Sur les pas des aïeux …
Loin des “coloriages” idéologiques que l’on imprime à nos us et traditions, la célébration de l’Achoura en Kabylie garde intact son caractère spirituel et surtout spontané. Ainsi, certaines familles du village Ait Adellah se rendent, à chaque naissance d’un garçon dans la famille, chez les saints d’Imesouhal. A Ahfir, plus exactement chez Sidi Yahia Ouamer, ensuite chez le saint du village de Askeur, un peu plus bas et cela malgré les routes étroites et délabrées de la région. Selon Dda Ferhat, cette tradition a été léguée par leurs aïeux. « Je me souviens que lorsque j’étais enfant, mes parents venaient ici à chaque naissance d’un garçon dans la famille. » Et d’ajouter que « durant la guerre de Libération, la célébration est restée en veilleuse mais nous avons repris juste après l’Indépendance. »

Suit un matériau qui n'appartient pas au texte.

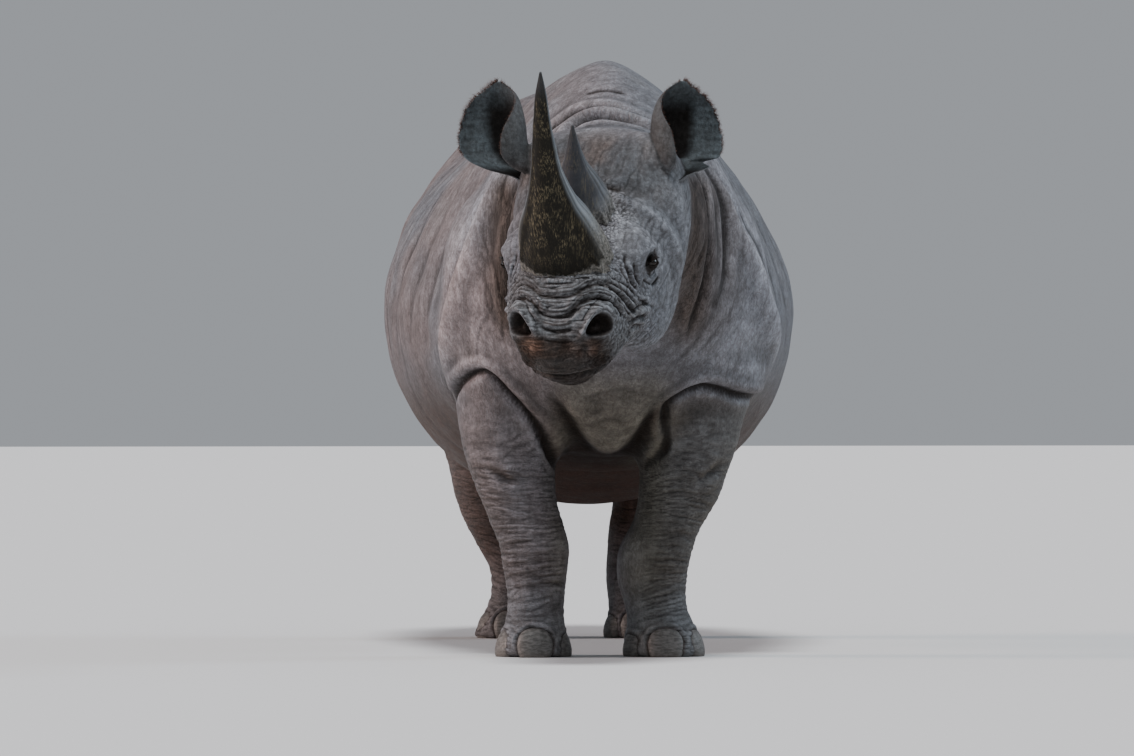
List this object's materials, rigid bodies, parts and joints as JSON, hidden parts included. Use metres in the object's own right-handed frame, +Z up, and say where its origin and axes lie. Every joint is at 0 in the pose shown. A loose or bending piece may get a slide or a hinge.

Ces familles ne viennent jamais les mains vides. Ainsi, pour marquer cette » randonnée “sur les lieux saints de la région d’At Yetturagh, les familles offrent un mouton, que l’on égorge en guise d’offrande. Une moitié de la bête sacrifiée sera, à son tour, offerte aux villageois, l’autre moitié sera offerte au déjeuner pour les visiteurs.” Après la cérémonie de recueil sur le tombeau du saint et le déjeuner, la famille se dirigera vers un autre mausolée au village de Askeur. Toujours selon Dda Ferhat, les deux saints étaient des frères, alors rendre visite au deux lieux est nécessaire. « Nous sommes tenus de rendre visite au deux saints, nos parents nous disaient qu’ils sont des frères, donc on ne peut pas faire la moitié du pèlerinage. »
A l’intérieur du mausolée de Askeur, à coté d’un cimetière, la rencontre était une occasion pour faire la fête. Ainsi, les Icawiqen dédiés aux saints ont été revisités par les femmes. Même les hommes n’étaient pas loin de la fête. En effet, l’ambiance de joie et de gaieté a vu les hommes défiler pour s’adonner à la danse. Père, mère et enfants se sont réunis devant le tombeau pour des instants de danse. « Il nous fallait agrémenter ce moment par la danse », nous dit Bélaïd. Ces moments de joie et de pèlerinage ont réuni les frères, les sœurs, les beaux-fils et belles-filles, les cousins et les cousines…, d’abord pour perpétuer une tradition ancestrale et ensuite, pour accueillir dans la joie et le rire le nouveau-né.
Questionné sur le nouveau-né de leur famille, Dda Ferhat a indiqué que son fils aîné Mohand Ameziane a eu un garçon qu’il a prénommé Amayas. « Même si mon petit-fils vit actuellement en France avec ses parents, cela ne nous empêche pas de célébrer comme il se doit sa naissance, d’autant plus que c’est une tradition qu’on perpétue dans la famille. »
Sur un autre registre, Dda Ferhat a souligné que « nombre de mes cousins ont abandonné la tradition, sauf moi et mes frères ». Avec un air empreint de regret, notre interlocuteur et néanmoins guide a indiqué que « nous ne pouvons être Kabyles si nous laissons nos traditions se perdre de cette manière. La seule chose qui nous différencie des autres, c’est notre culture ».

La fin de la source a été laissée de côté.